The Fugitive (1993) — Although justly remembered as a touch-as-nails thriller and a better-than-it-ever-needed-to-be adaptation of a popular TV series, what people tend to forget about The Fugitive is that it was also a runaway critical success, stealing a best picture nomination from under Philadelphia Story (1993) and winning Tommy Lee Jones an Oscar.  Even beyond that, the movie hasn’t seemed to age a day.  Following a convicted wife-murderer’s madcap escape from prison custody and subsequent extrajudicial investigation of a crime he insists that he was framed for, it remains a star-powered thriller and a cracking mystery even to this day, one that’s ripe for rediscovery all these years later.

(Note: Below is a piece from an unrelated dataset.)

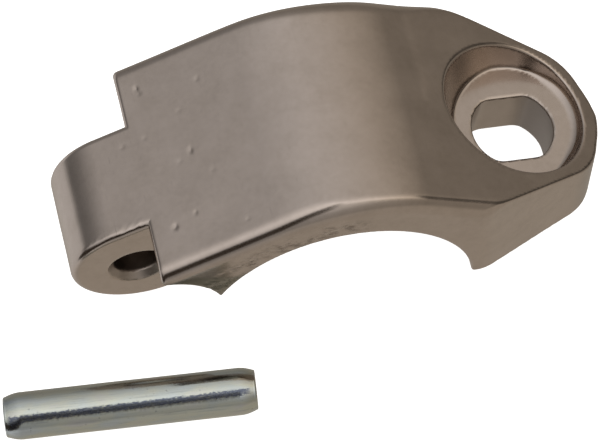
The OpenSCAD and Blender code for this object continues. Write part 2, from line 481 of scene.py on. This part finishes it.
def corner_points(cell_of, count, points, normals, cell_lo, step):
    """The point of each cell that lies nearest to all the tangent planes found on its edges."""
    which = cell_of.ravel()
    p = np.repeat(points, 4, axis=0)
    n = np.repeat(normals, 4, axis=0)

    def gathered(weights):
        return np.bincount(which, weights=weights, minlength=count)

    hits = gathered(np.ones(len(which)))
    centre = np.stack([gathered(p[:, k]) / hits for k in range(3)], -1)
    offset = np.einsum("ij,ij->i", n, p - centre[which])
    matrix = np.empty((count, 3, 3))
    for i in range(3):
        for j in range(3):
            matrix[:, i, j] = gathered(n[:, i] * n[:, j])
        matrix[:, i, i] += SETTLE * hits
    target = np.stack([gathered(n[:, k] * offset) for k in range(3)], -1)
    move = np.linalg.solve(matrix, target[..., None])[..., 0]
    return np.clip(centre + move, cell_lo, cell_lo + step)


def surface(field, lo, hi, step):
    """Points, outward normals and four-sided faces of a field's zero surface."""
    size = np.ceil((hi - lo) / step).astype(int) + 1
    axes = [lo[k] + step * np.arange(size[k]) for k in range(3)]
    grid = np.stack(np.meshgrid(*axes, indexing="ij"), -1).reshape(-1, 3)
    value = field(grid).reshape(size)
    points, quads = [], []
    for axis in range(3):
        start, hit, leaving = crossings(field, value, lo, step, axis)
        b, c = np.zeros(3, int), np.zeros(3, int)
        b[(axis + 1) % 3] = 1
        c[(axis + 2) % 3] = 1
        ring = np.stack([start, start - b, start - b - c, start - c], 1)
        ring[~leaving] = ring[~leaving][:, ::-1]
        points.append(hit)
        quads.append(np.ravel_multi_index(tuple(np.moveaxis(ring, -1, 0)), size))
    points, quads = np.concatenate(points), np.concatenate(quads)
    cells, cell_of = np.unique(quads, return_inverse=True)
    cell_of = cell_of.reshape(quads.shape)
    normals = slope(field, points)
    normals /= np.linalg.norm(normals, axis=1, keepdims=True)
    cell_lo = lo + step * np.stack(np.unravel_index(cells, size), -1)
    verts = corner_points(cell_of, len(cells), points, normals, cell_lo, step)
    for _ in range(PULL_TRIES):
        uphill = slope(field, verts)
        move = field(verts)[:, None] * uphill / np.sum(uphill ** 2, axis=1, keepdims=True)
        verts -= np.clip(move, -PULL_LIMIT, PULL_LIMIT)
    outward = slope(field, verts, NORMAL_REACH)
    outward /= np.linalg.norm(outward, axis=1, keepdims=True)
    return verts, outward, cell_of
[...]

Quarantine and Chill: 5 Must-Stream Movies to Watch on Hulu in April 2020

Portrait of a Lady on Fire (2019) — One of the best movies of last year finds a home on Hulu following a brief, semi-limited theatrical run in the US.  Set in 18th century Milan, Portrait of a Lady on Fire tells the story of a young painter named Marianne, who falls in love with the soon-to-be-married woman that she’s been commissioned to paint a portrait of.  A Gripping love story from one of the twenty-first century’s preeminent female artists, the film was justly hailed as an instant classic and one of the year’s best upon its debut in the festival circuit last year (although the internal politics of French moviemaking made sure that it received zero nominations at the most recent Oscar ceremony).  Due to the nature of theatrical distribution in the US, though, this is bound to be one that you missed, and is certainly the kind of well-crafted and high-minded feature that most people seem to complain that the fim industry doesn’t make anymore.